O porco-espinho é um animal muito lento, não tem condições de lutar com ninguém. Mas desenvolveu essa defesa. Seus pelos se transformam em espinhos. O
Zé não sabia disso e atacou. Na primeira mordida já se espetou, mas reagiu atacando de novo. Aí ficou com a cara parecida com uma flor, eram espinhos bem amarelados. Uma agonia terrível. Foi bem na beira do arroio Miséria, e ele entrou, se rolou, meio engasgado. Longe de casa, teve que voltar com aqueles espinhos todos espetados.

Os cachorros já se civilizaram há uns quantos mil anos. Se alimentam junto com os humanos, não passam fome. Mas não conseguem frear esse instinto de caça. Na maioria das vezes, só pelo gosto de atacar e matar. Os cachorros daqui pegam lagartos, e os lagartos mordem. Zorrilhos, e depois ficam fedendo tanto que nem eles se aguentam. Mas esquecem e atacam de novo. Os zorrilhos são presas fáceis por serem muito lentos. Capivaras, quatis, cobras. Com vitorias e derrotas de ambos os lados. Porco-espinho. Esse sempre com derrota para os cachorros.

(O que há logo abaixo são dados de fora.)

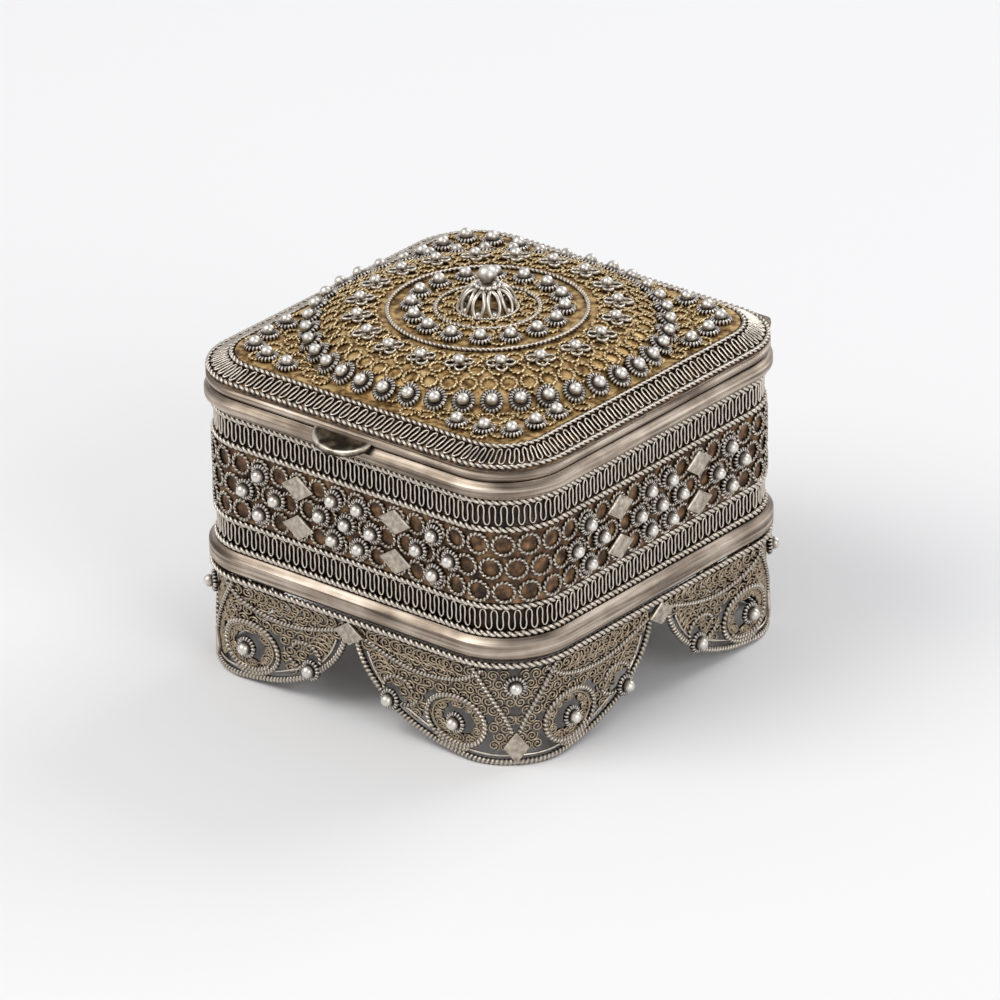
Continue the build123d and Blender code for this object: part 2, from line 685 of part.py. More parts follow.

O Zé sofreu. Pedi para minha esposa segura-lo com toda a força, fiz uma laçada com uma corda e com ela abria a sua boca. Depois, com um alicate fui tirando os espinhos. Os mais doloridos eram os cravados no céu da boca. Foi um trabalho duro, deu muita pena do pobre do Zé. De vez em quando, um espinho cravava na minha mão. Só um pouco. Mas doía bastante. Imagino o que ele sentiu.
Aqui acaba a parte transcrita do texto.